CLEARWATER — The city council is expected tonight to approve requests for $87,000 to fund human trafficking investigations and $57,500 to settle a traffic accident claim. Here’s a look at both expenditure requests.
Feds nix grants for human trafficking probes
The U. S. Department of Justice no longer will subsidize the city’s human trafficking task force, Police Chief Anthony Holloway said. In place since 2006, the task force returned each year through a justice department grant.
The task force’s goal is to identify and rescue victims of human trafficking.

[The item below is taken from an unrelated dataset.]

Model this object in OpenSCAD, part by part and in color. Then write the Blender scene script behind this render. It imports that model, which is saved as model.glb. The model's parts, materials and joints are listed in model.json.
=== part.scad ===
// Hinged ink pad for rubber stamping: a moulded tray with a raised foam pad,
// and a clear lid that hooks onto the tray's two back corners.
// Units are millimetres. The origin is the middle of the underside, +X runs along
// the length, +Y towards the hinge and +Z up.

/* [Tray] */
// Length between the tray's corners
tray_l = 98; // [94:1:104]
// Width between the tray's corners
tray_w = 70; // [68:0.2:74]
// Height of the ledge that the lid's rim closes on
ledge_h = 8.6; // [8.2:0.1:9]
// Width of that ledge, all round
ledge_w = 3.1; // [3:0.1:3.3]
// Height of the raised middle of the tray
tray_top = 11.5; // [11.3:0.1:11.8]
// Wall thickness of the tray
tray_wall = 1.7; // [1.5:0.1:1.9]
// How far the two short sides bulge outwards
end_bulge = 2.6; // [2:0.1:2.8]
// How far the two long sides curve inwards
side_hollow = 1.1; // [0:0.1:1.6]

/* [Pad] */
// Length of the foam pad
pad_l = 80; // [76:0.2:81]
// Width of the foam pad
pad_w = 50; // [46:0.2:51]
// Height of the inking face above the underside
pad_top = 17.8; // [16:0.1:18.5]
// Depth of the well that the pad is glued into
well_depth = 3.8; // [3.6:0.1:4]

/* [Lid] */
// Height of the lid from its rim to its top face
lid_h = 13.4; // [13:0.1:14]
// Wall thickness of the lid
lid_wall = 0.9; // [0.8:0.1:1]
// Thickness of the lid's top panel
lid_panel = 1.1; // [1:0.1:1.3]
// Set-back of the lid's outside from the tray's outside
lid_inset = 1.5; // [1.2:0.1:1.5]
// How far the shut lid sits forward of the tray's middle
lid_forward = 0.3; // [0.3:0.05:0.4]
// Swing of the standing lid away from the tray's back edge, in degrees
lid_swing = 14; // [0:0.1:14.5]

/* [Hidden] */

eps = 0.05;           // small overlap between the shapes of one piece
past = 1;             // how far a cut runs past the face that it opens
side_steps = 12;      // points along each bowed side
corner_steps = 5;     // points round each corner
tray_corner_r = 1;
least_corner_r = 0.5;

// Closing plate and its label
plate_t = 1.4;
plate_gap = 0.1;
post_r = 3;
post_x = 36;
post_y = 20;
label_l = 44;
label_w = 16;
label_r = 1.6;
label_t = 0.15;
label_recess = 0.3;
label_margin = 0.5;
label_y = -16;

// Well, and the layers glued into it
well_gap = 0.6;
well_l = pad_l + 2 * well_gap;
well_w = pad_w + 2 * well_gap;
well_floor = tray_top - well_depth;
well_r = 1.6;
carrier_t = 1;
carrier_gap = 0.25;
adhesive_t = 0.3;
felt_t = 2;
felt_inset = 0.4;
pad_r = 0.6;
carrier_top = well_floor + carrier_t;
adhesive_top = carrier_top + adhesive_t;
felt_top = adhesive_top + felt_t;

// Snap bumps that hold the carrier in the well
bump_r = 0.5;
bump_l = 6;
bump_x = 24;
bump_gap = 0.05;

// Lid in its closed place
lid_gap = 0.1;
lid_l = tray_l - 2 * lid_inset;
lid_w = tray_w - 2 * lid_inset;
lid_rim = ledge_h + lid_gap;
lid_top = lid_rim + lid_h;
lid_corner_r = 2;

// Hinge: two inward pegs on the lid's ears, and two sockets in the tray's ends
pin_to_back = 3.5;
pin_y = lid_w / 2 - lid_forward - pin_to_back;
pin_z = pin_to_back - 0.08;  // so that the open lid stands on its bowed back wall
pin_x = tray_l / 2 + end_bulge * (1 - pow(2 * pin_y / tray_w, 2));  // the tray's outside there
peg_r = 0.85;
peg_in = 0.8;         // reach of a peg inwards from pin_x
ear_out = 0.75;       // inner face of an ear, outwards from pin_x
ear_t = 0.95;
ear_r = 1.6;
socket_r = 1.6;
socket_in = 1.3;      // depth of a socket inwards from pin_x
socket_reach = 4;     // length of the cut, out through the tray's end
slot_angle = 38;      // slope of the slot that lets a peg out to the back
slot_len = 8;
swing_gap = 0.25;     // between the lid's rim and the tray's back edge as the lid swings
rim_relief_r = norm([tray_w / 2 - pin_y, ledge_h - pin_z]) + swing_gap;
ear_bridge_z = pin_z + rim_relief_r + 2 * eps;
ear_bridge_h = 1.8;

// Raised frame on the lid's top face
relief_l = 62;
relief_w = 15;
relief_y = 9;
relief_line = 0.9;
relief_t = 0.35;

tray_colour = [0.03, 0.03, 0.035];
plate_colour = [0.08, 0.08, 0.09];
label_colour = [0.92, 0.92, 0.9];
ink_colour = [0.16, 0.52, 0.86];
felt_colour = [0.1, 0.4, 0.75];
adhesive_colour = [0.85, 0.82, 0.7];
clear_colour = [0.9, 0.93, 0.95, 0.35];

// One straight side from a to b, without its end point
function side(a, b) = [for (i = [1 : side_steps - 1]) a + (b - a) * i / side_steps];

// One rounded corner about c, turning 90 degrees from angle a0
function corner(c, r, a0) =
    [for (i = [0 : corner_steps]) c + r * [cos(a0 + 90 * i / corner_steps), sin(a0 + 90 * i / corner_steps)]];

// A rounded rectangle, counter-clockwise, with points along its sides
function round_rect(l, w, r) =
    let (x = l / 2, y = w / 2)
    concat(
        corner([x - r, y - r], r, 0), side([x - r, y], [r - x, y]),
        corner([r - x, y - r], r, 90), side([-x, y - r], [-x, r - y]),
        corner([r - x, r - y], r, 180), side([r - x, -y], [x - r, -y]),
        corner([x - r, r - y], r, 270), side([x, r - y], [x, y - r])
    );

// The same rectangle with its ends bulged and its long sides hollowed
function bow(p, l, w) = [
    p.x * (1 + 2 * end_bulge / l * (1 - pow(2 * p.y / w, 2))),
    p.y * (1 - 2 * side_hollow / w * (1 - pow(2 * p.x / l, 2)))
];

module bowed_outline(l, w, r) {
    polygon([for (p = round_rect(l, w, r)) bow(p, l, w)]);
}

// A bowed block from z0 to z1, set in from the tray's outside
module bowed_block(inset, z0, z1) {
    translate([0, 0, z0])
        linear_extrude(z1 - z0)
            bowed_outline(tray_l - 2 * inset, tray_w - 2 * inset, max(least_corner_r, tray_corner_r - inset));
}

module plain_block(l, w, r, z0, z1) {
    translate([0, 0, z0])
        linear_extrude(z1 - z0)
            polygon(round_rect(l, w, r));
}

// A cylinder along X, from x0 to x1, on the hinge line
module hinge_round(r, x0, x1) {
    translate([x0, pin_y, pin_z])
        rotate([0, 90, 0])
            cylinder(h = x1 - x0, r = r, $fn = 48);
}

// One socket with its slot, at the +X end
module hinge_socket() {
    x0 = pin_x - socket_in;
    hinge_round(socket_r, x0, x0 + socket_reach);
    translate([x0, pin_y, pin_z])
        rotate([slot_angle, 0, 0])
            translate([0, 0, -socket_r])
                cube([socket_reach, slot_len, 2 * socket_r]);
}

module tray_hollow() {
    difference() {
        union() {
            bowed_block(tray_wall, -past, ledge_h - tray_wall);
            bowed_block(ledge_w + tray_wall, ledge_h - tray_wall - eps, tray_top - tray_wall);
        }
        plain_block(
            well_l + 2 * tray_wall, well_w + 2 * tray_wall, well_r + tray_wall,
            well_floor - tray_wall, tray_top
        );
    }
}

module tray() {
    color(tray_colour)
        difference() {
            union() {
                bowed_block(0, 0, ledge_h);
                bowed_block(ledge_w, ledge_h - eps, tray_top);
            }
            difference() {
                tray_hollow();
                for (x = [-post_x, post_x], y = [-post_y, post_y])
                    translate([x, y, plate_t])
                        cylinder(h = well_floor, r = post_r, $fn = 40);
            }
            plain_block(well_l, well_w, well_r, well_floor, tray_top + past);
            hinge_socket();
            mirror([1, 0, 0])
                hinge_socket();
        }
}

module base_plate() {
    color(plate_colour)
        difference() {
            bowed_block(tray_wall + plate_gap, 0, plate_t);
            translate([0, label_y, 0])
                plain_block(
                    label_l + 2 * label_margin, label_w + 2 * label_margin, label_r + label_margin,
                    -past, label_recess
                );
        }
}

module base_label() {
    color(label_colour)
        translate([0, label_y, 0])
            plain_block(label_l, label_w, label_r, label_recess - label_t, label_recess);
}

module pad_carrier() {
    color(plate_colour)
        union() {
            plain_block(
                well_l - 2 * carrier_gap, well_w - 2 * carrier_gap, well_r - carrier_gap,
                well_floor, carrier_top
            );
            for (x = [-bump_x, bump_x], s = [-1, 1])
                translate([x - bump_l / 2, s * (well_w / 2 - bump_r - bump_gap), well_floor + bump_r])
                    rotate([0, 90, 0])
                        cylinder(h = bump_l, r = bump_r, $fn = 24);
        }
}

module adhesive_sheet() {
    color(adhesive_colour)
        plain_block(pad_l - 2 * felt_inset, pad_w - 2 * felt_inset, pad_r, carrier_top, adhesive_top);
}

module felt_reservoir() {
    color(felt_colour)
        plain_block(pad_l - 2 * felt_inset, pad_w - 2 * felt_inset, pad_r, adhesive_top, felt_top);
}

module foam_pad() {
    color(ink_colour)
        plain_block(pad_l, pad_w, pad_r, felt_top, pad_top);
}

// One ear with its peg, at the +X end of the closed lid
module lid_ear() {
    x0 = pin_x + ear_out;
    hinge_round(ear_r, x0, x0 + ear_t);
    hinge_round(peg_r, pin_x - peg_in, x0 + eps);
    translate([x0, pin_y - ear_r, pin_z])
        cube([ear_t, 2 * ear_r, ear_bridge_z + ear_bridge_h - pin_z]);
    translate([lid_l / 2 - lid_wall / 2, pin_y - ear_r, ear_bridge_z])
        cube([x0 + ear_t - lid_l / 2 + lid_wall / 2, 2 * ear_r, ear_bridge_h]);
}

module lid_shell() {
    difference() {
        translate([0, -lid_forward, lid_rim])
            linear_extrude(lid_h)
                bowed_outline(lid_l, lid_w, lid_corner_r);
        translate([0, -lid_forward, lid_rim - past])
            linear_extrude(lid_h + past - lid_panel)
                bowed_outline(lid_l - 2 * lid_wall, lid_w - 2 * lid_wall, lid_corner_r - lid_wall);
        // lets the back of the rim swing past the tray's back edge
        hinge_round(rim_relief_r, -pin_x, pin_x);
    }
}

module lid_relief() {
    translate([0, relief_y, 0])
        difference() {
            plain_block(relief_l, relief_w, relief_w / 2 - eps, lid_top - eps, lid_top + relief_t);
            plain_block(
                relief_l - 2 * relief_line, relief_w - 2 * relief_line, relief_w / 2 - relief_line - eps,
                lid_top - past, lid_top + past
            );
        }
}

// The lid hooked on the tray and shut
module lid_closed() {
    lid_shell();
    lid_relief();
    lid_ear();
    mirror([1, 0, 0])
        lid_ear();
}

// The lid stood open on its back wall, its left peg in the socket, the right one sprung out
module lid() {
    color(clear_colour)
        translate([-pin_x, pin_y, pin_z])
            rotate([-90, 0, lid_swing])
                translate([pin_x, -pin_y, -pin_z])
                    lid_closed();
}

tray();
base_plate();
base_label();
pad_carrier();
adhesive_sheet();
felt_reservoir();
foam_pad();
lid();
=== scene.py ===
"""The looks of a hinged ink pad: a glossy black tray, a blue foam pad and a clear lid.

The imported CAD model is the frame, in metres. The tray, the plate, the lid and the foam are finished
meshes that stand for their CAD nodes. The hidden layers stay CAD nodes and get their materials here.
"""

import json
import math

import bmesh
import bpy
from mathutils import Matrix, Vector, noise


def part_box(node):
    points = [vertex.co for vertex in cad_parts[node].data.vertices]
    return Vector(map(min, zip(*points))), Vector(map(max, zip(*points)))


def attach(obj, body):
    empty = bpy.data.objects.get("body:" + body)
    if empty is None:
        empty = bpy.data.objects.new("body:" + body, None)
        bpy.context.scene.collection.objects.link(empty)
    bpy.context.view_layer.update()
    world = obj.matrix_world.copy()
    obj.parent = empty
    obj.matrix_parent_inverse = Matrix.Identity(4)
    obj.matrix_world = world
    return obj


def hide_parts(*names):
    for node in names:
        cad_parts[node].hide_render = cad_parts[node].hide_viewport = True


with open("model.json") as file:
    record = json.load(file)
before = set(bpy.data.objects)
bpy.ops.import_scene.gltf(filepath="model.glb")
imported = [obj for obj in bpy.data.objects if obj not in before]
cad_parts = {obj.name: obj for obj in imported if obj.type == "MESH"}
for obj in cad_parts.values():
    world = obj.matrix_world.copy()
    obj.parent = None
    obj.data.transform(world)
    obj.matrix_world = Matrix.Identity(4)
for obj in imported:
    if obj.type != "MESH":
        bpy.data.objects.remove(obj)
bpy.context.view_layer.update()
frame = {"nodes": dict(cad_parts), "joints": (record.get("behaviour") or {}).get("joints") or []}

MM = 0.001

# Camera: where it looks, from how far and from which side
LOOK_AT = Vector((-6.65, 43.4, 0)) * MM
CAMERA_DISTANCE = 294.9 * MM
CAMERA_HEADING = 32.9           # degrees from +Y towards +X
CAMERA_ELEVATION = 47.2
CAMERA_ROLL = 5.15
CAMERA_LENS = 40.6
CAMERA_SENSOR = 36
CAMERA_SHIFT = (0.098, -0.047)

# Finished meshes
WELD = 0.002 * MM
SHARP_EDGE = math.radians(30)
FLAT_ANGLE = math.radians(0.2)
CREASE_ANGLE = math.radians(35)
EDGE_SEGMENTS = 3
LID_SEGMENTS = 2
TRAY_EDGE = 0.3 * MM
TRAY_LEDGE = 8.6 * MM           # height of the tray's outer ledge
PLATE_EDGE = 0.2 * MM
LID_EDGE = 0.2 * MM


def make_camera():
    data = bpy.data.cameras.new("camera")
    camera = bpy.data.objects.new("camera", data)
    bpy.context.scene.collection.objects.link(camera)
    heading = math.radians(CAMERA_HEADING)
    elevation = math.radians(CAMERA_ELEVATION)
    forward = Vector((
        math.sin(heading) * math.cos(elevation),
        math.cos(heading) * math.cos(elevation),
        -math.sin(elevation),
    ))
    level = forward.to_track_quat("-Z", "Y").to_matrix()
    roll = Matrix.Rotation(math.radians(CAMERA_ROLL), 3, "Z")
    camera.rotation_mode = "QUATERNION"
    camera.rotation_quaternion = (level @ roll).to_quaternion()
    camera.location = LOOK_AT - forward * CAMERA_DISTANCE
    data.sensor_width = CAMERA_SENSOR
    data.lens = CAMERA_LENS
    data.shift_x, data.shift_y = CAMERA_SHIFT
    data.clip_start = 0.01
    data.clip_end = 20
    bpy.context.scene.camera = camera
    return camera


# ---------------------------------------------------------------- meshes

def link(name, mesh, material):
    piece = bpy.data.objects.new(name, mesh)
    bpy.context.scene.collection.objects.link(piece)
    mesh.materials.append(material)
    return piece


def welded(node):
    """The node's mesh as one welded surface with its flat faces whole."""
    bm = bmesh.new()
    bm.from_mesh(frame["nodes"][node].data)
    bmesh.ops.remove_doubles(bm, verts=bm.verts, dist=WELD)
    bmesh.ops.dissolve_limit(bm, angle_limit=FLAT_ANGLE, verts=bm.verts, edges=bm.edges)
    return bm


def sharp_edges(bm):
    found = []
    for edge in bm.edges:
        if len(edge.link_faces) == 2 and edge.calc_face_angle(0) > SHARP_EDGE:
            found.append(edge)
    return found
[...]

Federal authorities have identified Clearwater as one of the top three locations for human trafficking and the city’s task force as one of the most successful in the nation.

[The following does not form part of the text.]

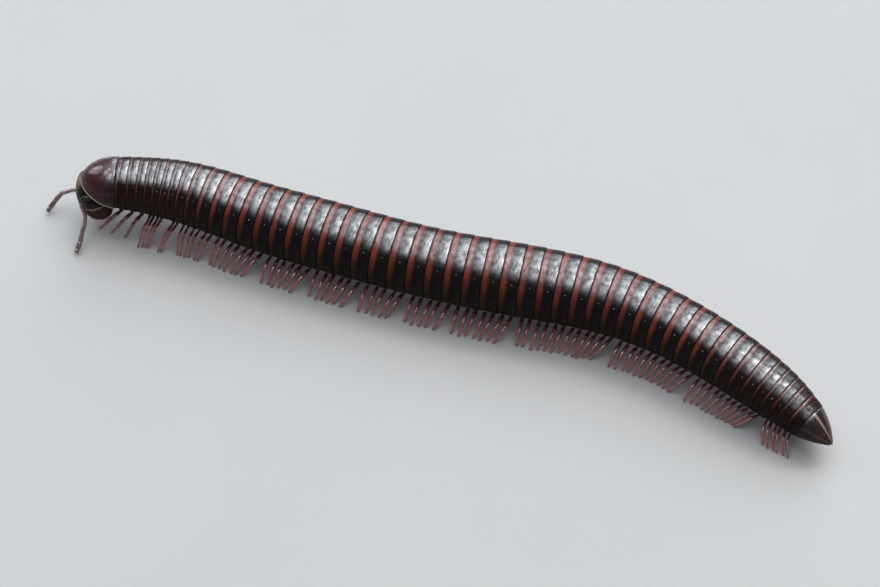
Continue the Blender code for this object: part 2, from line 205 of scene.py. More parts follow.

To cover expenses associated with “these long-term and complex investigations” and continue the heightened focus, the police chief requested $87,000 for the current fiscal year.
“These funds will be closely monitored by me,” he told the council at its work session this week.

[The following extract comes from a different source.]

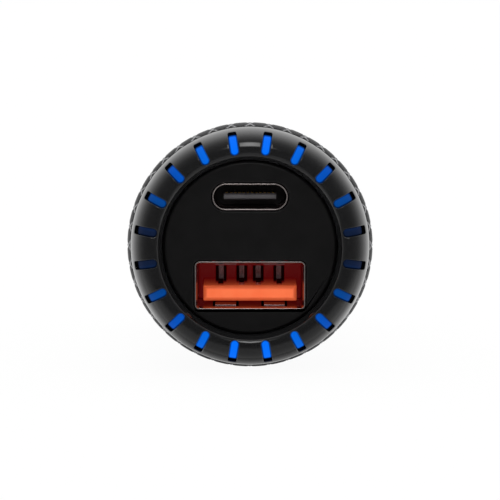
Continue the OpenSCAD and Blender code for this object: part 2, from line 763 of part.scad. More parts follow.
grip_sleeve();
bezel();
light_guide();
face_plate();
plug_barrel();
nose_ring();
tip_contact();
tip_spring();
tip_terminal();
ground_contact_left();
ground_contact_right();
usb_a_shell();
usb_a_insulator();
usb_a_contacts();
usb_c_shell();
usb_c_insulator();
usb_c_contacts();
main_board();
port_board();
board_header();
header_pins();
led_board();
leds();
inductor_core();
inductor_winding();
input_capacitor();
output_capacitors();
converter_chip();
charging_chip();
fuse();
input_diode();
chip_passives();
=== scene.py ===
"""Dresses the car USB charger plug for rendering.

Pieces are worked out in the part's own frame, in millimetres: x to the right, y up and z
forward along the axis, from the rear shoulder towards the face. The object's frame has the
face towards -Y and up towards +Z, in metres, so an own point (x, y, z) lies at (x, -z, y).
"""

import json
import logging
import math
from dataclasses import dataclass, field, replace
from enum import Enum

import bmesh
import bpy
import numpy as np
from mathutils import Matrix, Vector


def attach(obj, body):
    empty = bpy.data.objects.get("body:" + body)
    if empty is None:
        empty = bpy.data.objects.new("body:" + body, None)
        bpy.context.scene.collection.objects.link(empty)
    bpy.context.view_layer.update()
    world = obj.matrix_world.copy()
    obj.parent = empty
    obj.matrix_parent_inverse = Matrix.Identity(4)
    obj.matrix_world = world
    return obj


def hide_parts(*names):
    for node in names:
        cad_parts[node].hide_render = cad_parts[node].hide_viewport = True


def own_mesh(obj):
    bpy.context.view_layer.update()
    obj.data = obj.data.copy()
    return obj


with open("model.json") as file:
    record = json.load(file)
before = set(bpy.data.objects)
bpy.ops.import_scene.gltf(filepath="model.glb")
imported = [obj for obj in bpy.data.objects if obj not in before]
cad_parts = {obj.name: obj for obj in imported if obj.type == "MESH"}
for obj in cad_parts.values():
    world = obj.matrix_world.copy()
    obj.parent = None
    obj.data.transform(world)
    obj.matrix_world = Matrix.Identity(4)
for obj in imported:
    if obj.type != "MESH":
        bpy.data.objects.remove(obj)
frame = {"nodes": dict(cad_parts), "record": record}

LOG = logging.getLogger("charger")

# One millimetre in the object's unit, the metre
MM = 0.001
# Height of the seam between the knurled sleeve and the bezel, mm
SEAM_Z = 21.5
# Slots of the bezel, each with a tooth of the light guide, and the middle angle of each
SLOTS = 20
HALF_TURN = math.pi / SLOTS
SLOT_ANGLES = math.pi / 2 + (np.arange(SLOTS) + 0.5) * 2 * HALF_TURN
# Noise stays within this span nearly everywhere, so roughness is spread over it
NOISE_SPAN = (0.3, 0.7)
# Narrower span of the noise for the colour, so that both colours show
TINT_SPAN = (0.35, 0.65)


def linear(hex_colour: str) -> tuple[float, float, float, float]:
    """Turns an sRGB hex colour into a linear one, by the sRGB curve.

    Args:
        hex_colour: Colour as "#rrggbb".

    Returns:
        Linear red, green, blue and an alpha of 1.
    """
    parts = [int(hex_colour[i : i + 2], 16) / 255 for i in (1, 3, 5)]
    red, green, blue = (
        part / 12.92 if part <= 0.04045 else ((part + 0.055) / 1.055) ** 2.4 for part in parts
    )
    return (red, green, blue, 1.0)


def body_of(node: str) -> str:
    """Returns the body that carries a CAD node."""
    bodies = frame["record"]["behaviour"]["bodies"]
    return next(name for name, nodes in bodies.items() if node in nodes)


def slot_of(node: str) -> str:
    """Returns the record's material slot of a CAD node."""
    subparts = frame["record"]["subparts"]
    return next(subpart["material_slot"] for subpart in subparts if subpart["node"] == node)


def polar(radius: np.ndarray, angle: np.ndarray, height: np.ndarray) -> np.ndarray:
    """Places points by radius, angle from the own x axis and height along the axis.

    Args:
        radius: Distances from the axis, mm.
        angle: Angles in radians, a quarter turn being straight up.
        height: Places along the axis, mm.

    Returns:
        Own-frame points in an array whose last side is 3.
    """
    radius, angle, height = np.broadcast_arrays(radius, angle, height)
    return np.stack([radius * np.cos(angle), radius * np.sin(angle), height], axis=-1)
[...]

Since the task force’s inception, police have conducted hundreds of criminal investigations resulting in 33 confirmed adult human trafficking victims, 42 confirmed juvenile victims and 161 arrests, the chief said.
Just last week, Clearwater police arrested 35 men during a four-day, multiagency online sting dubbed “Operation Home Alone,” which targeted adults trying to have sex with children. Twelve investigators went undercover.
“It’s still not over,” Holloway said Monday. “Just two hours ago we arrested two more.”
The city’s task force was part of a documentary, “Too Close To Home,” which looked at the problem of human trafficking in the Tampa Bay area. It premiered last September on WEDU. Watch it online at www.wedu.org/humantrafficking.
Council agrees to settlement in traffic wreck
Before the board gave an initial nod to using $57,500 from its Central Insurance Fund to settle a traffic accident claim involving a public utilities worker, Mayor George Cretekos urged city employees to slow down and obey driving laws.
On Sept. 4, Jameel Zabadi was turning left in a city truck onto northbound Hercules Avenue from Gilbert Street when he failed to see an oncoming driver traveling south on Hercules, according to Wayne Barker, risk management specialist for the city’s Finance Department.
According to public communications director Joelle Castelli, Zabadi, who has the claim against the city, sustained injuries and was off the clock at the time of the accident.
Zabadi told police he didn’t see the other driver heading south because another service truck southbound on Hercules obstructed his vision.
Barker told the council that police didn’t charge the city worker in the wreck.
“I hope that we explain to our employees … that they don’t have to rush to get somewhere if they’re not responding to an emergency,” Cretekos said. “… We’ve been fortunate that we’re only talking about an accident — the loss of property and not the loss of life.”
Vice Mayor Paul Gibson said, “In addition to monetary damages, this individual (the other driver) was hurt … (receiving) serious injuries from wanton carelessness.”
The case remains open and subject to ongoing litigation, according to Castelli.
The city council meets tonight at 6 in its chambers in city hall, 112 S. Osceola Ave.